A crença na resistência por parte da classe trabalhadora é muito forte para a socióloga exemplificando através de ações organizadas de trabalhadores do Uber e a greve dos entregadores no Brasil.
Ela alerta para o que está por vir na o pandemia, por isso a necessidade de atenção. “O capitalismo não entra no distanciamento social, ele não tira férias. A crueldade desse sistema vai se aproveitar da fragilidade da vida para usurpar ainda mais” – chamou atenção lembrando como será a situação em nosso país.

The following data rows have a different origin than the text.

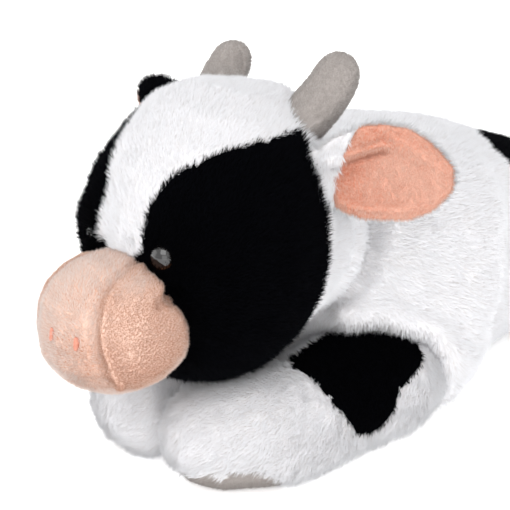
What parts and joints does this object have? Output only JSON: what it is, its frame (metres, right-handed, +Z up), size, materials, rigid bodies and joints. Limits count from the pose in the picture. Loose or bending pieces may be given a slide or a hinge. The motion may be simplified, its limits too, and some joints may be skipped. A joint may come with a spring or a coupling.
{
  "type": "plush cow",
  "caption": "Stuffed cow in deep white and black pile, lying on its belly with its legs out, with a peach muzzle, grey horns and lined ears.",
  "frame": {"origin": "on the floor under the middle of the belly", "axes": "+Z up, the cow faces -Y and its left side is +X"},
  "size_m": [0.226, 0.4571, 0.2109],
  "materials": {
    "white_pile": "deep white pile",
    "black_pile": "deep black pile",
    "muzzle_pile": "short peach pile",
    "lining_pile": "short apricot pile",
    "grey_pile": "short grey nap",
    "nostril_thread": "satin embroidery",
    "filling": "loose fibre in one mass",
    "eye_gloss": "polished dark brown",
    "washer": "moulded"
  },
  "bodies": {
    "torso": {"body_cover": "white_pile", "back_patch": "black_pile", "body_filling": "filling"},
    "neck": {"neck_filling": "filling"},
    "head": {"crown_panel": "white_pile", "face_patch_left": "black_pile", "face_patch_right": "black_pile", "muzzle_cover": "muzzle_pile", "head_filling": "filling", "eye_left": "eye_gloss", "eye_right": "eye_gloss", "eye_washer_left": "washer", "eye_washer_right": "washer", "nostril_left": "nostril_thread", "nostril_right": "nostril_thread", "horn_left": "grey_pile", "horn_right": "grey_pile"},
    "ear_left": {"ear_outer_left": "white_pile", "ear_lining_left": "lining_pile"},
    "ear_right": {"ear_outer_right": "black_pile", "ear_lining_right": "lining_pile"},
    "foreleg_left": {"foreleg_left_cover": "white_pile", "foreleg_left_patch": "black_pile", "foreleg_left_sole": "grey_pile", "foreleg_left_filling": "filling"},
    "foreleg_right": {"foreleg_right_cover": "white_pile", "foreleg_right_sole": "grey_pile", "foreleg_right_filling": "filling"},
    "hindleg_left": {"hindleg_left_cover": "white_pile", "hindleg_left_sole": "grey_pile", "hindleg_left_filling": "filling"},
    "hindleg_right": {"hindleg_right_cover": "white_pile", "hindleg_right_sole": "grey_pile", "hindleg_right_filling": "filling"},
    "tail": {"tail_cord": "white_pile", "tail_tuft": "black_pile"}
  },
  "joints": [
    {"name": "neck_turn", "type": "hinge", "parent": "torso", "child": "neck", "pos_m": [0.0065, -0.097, 0.111], "axis": [0, 0, 1], "range_deg": [-6, 6], "stiffness_Nm_per_rad": 3},
    {"name": "head_nod", "type": "hinge", "parent": "neck", "child": "head", "pos_m": [0.0065, -0.097, 0.111], "axis": [0.9962, -0.0872, 0], "range_deg": [-6, 3], "stiffness_Nm_per_rad": 5},
    {"name": "ear_flap_left", "type": "hinge", "parent": "head", "child": "ear_left", "pos_m": [0.05008, -0.12432, 0.15849], "axis": [-0.1536, 0.1898, 0.9697], "range_deg": [-12, 12], "stiffness_Nm_per_rad": 0.05},
    {"name": "ear_flap_right", "type": "hinge", "parent": "head", "child": "ear_right", "pos_m": [-0.04117, -0.11634, 0.15849], "axis": [0.6275, 0.6217, -0.4687], "range_deg": [-12, 12], "stiffness_Nm_per_rad": 0.05},
    {"name": "foreleg_swing_left", "type": "hinge", "parent": "torso", "child": "foreleg_left", "pos_m": [0.041, -0.062, 0.0315], "axis": [0, 0, 1], "range_deg": [-1, 12], "stiffness_Nm_per_rad": 2},
    {"name": "foreleg_swing_right", "type": "hinge", "parent": "torso", "child": "foreleg_right", "pos_m": [-0.041, -0.062, 0.0315], "axis": [0, 0, -1], "range_deg": [-1, 12], "stiffness_Nm_per_rad": 2},
    {"name": "hindleg_swing_left", "type": "hinge", "parent": "torso", "child": "hindleg_left", "pos_m": [0.041, 0.106, 0.0295], "axis": [0, 0, -1], "range_deg": [-6, 6], "stiffness_Nm_per_rad": 2},
    {"name": "hindleg_swing_right", "type": "hinge", "parent": "torso", "child": "hindleg_right", "pos_m": [-0.041, 0.106, 0.0295], "axis": [0, 0, 1], "range_deg": [-6, 6], "stiffness_Nm_per_rad": 2},
    {"name": "tail_swing", "type": "hinge", "parent": "torso", "child": "tail", "pos_m": [0, 0.166, 0.052], "axis": [0, 1, 0], "range_deg": [-20, 20]}
  ]
}
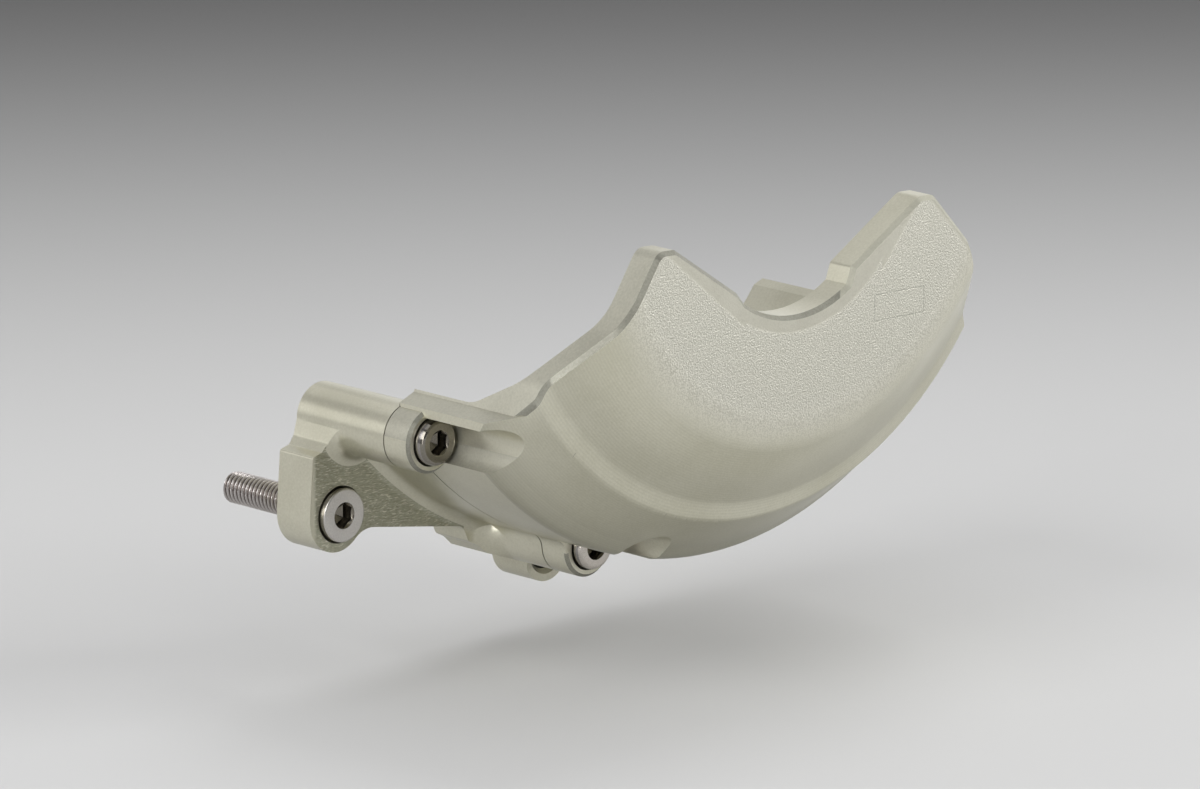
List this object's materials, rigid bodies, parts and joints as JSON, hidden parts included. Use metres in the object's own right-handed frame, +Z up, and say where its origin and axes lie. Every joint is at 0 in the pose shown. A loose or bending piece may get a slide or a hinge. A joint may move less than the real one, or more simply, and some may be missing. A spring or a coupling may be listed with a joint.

“O capitalismo no Brasil tenta impor perdas de direitos e medo. Com isso quem mais sairão perdendo são as mulheres, os negros e infelizmente, as mulheres negras serão as que mais sofrerão” – encerrou reforçando que “É importante saber que sempre vão tentar nos explorar, mas nós temos formas de resistir”.
O pós-pandemia
A economista e professora da Universidade de Campinas (Unicamp), Marilane Teixeira, apontou para a necessidade de enfrentamento de uma das maiores crises vivenciadas no país e com impactos gigantes nas relações trabalhistas, desemprego e flexibilização de direitos.

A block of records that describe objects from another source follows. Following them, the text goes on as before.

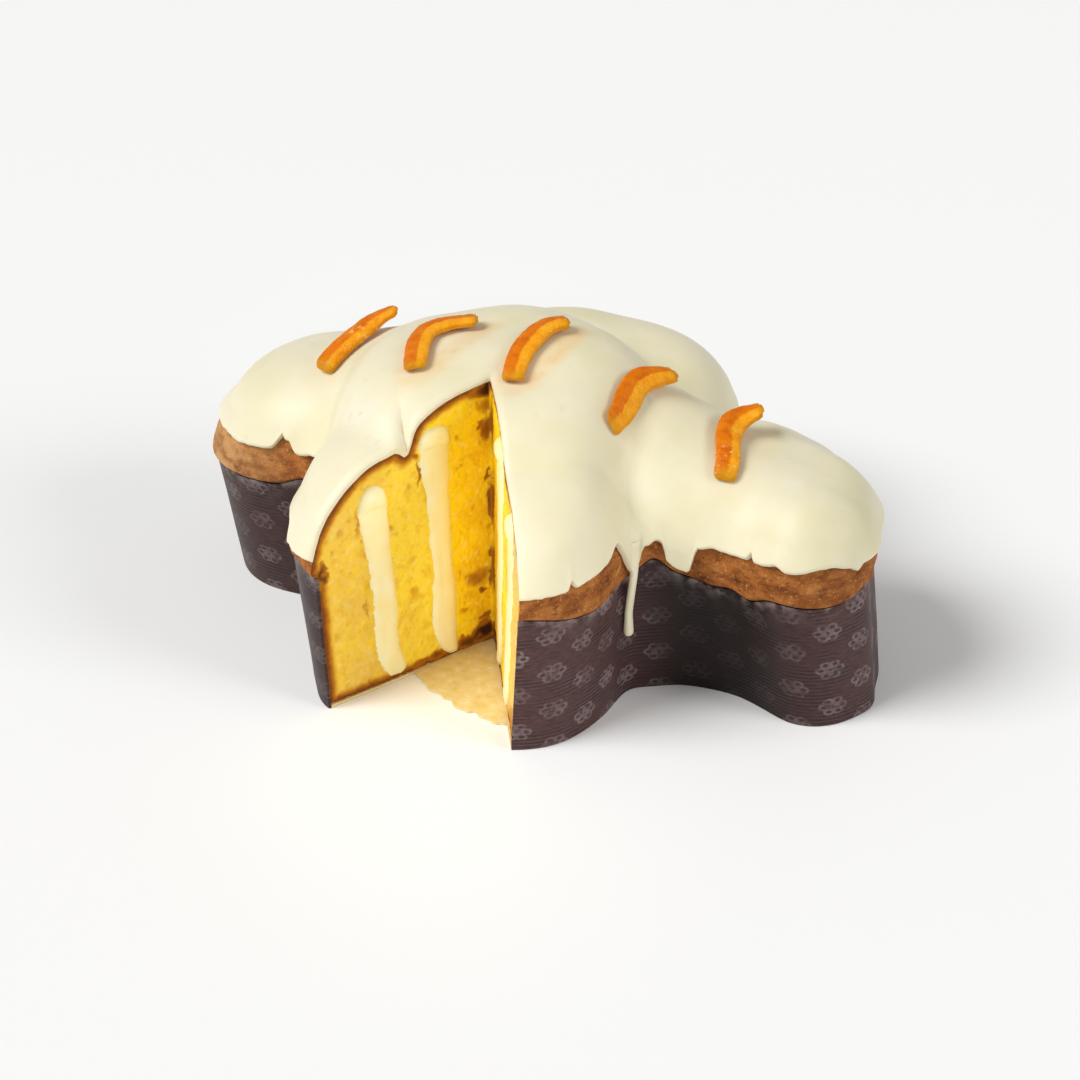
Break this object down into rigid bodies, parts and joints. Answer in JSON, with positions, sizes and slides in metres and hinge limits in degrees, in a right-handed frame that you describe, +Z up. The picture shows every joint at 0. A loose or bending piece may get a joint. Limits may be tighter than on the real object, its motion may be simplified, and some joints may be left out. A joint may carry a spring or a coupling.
{
  "type": "colomba easter bread",
  "caption": "Dove-shaped iced Easter loaf in its printed paper case, with candied orange peel on top and a slice cut out of one wing.",
  "frame": {"origin": "middle of the footprint, on the surface that the paper case stands on", "axes": "+Z up; -X towards the dove's head, +X towards its tail; -Y towards the wing with the slice cut out"},
  "size_m": [0.2956, 0.217, 0.1321],
  "materials": {
    "bread": "matte",
    "icing": "satin",
    "cream": "satin",
    "candied_peel": "gloss",
    "printed_paper": "matte",
    "plain_paper": "matte"
  },
  "bodies": {
    "root": {"bread": "bread", "icing": "icing", "cream_left_outer": "cream", "cream_left_inner": "cream", "cream_right_outer": "cream", "cream_right_inner": "cream", "peel_1": "candied_peel", "peel_2": "candied_peel", "peel_3": "candied_peel", "peel_4": "candied_peel", "peel_5": "candied_peel", "case_wall": "printed_paper", "case_base": "plain_paper"}
  },
  "joints": []
}
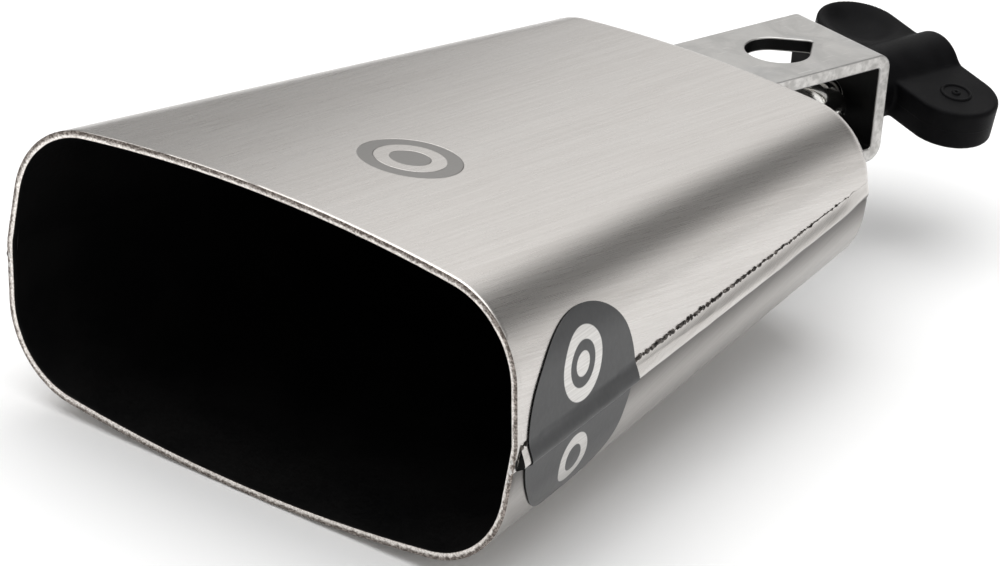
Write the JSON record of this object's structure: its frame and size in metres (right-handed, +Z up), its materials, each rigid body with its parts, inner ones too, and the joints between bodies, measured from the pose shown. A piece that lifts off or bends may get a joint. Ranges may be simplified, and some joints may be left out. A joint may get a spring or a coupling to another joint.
{
  "type": "cowbell",
  "caption": "Mountable cowbell: two lap-welded brushed steel half shells, a C bracket on the closed end, and an eye bolt drawn by a plastic wing nut to grip a rod.",
  "frame": {"origin": "the clamped rod's axis, at the height of the eye bolt's axis", "axes": "+Z up along the rod, +Y from the bell's mouth to its closed end, +X to the side that carries the badge"},
  "size_m": [0.1389, 0.2379, 0.069],
  "materials": {
    "brushed_steel": "lengthwise brushed, clear satin",
    "weld_steel": "raw weld bead, scorched and rough",
    "bracket_steel": "tumbled satin plate with sheared edges",
    "plated_steel": "bright zinc plate",
    "black_plastic": "fine moulded texture",
    "brass_insert": "machined",
    "badge_film": "glossy grey film"
  },
  "bodies": {
    "bell": {"upper_shell": "brushed_steel", "lower_shell": "brushed_steel", "seam_weld_near": "weld_steel", "seam_weld_far": "weld_steel", "side_badge": "badge_film", "mount_bracket": "bracket_steel", "bracket_weld_top_near": "weld_steel", "bracket_weld_top_far": "weld_steel", "bracket_weld_bottom_near": "weld_steel", "bracket_weld_bottom_far": "weld_steel"},
    "wing_nut": {"wing_nut": "black_plastic", "wing_nut_insert": "brass_insert"},
    "eye_bolt": {"eye_bolt": "plated_steel"}
  },
  "joints": [
    {"name": "wing_nut_turn", "type": "hinge", "parent": "bell", "child": "wing_nut", "pos_m": [0.00404, 0.01805, 0], "axis": [0.2181, 0.9759, 0], "range_deg": [0, 2790]},
    {"name": "eye_bolt_draw", "type": "slide", "parent": "bell", "child": "eye_bolt", "axis": [0.2181, 0.9759, 0], "range_m": [-0.0078, 0]}
  ],
  "couplings": [
    {"joint": "eye_bolt_draw", "follows": "wing_nut_turn", "m_per_rad": -0.00015915}
  ]
}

Em sua apresentação, a economista trabalhou com duas dimensões: o cenário da pós pandemia do mercado de trabalho e o avanço tecnológico pós crise.
“A pandemia evidência a realidade social e acelera o movimento já em curso na sociedade e no trabalho, estamos vindo de uma crise ligada as reformas, o trabalho informal e o aumento da pobreza e desigualdade social, representando um período de profundas incertezas. Não sabemos quando vamos retornar aos nossos trabalhos com segurança, quando as atividades econômicas serão normalizadas e os desempregados inseridos no mercado de trabalho. Atrelados a isso, no Brasil existe uma combinação de várias crises, a sanitária, a econômica, ambiental, social e política” – comentou.
Novas Tecnologias
Dentro deste contexto, Marilane falou que as revoluções históricas muitas vezes se deram a partir das crises e que não será preciso optar entre o avanço tecnológico e a exclusão da mão de obra: “As mudanças tecnológicas transformam a realidade, mas são determinadas fundamentalmente pela relação de poder. Apesar das novas tecnologias, o trabalho nunca teve tanta centralidade. Precisamos discutir o lugar do trabalho frente às novas tecnologias ou as novas tecnologias dentro do mundo do trabalho. Não existe uma substituição, esse fundamento de que está se perdendo a importância do trabalho não se confirma”.
Marilane finalizou sua apresentação comentando sobre uma possível antecipação de décadas com a crise pós pandemia e do processo de inserção de novas tecnologias – como é o caso do teletrabalho, experiência já vivenciada por alguns petroleiros. “Isso tudo é um processo de disputa política, a tecnologia pode ser disputada e equilibrada do ponto de vista do interesse do nosso trabalho. Vai depender da forma como a gente realiza essa disputa na sociedade”, concluiu.
O debate foi mediado pelo diretor da FUP, Alexandro Guilherme.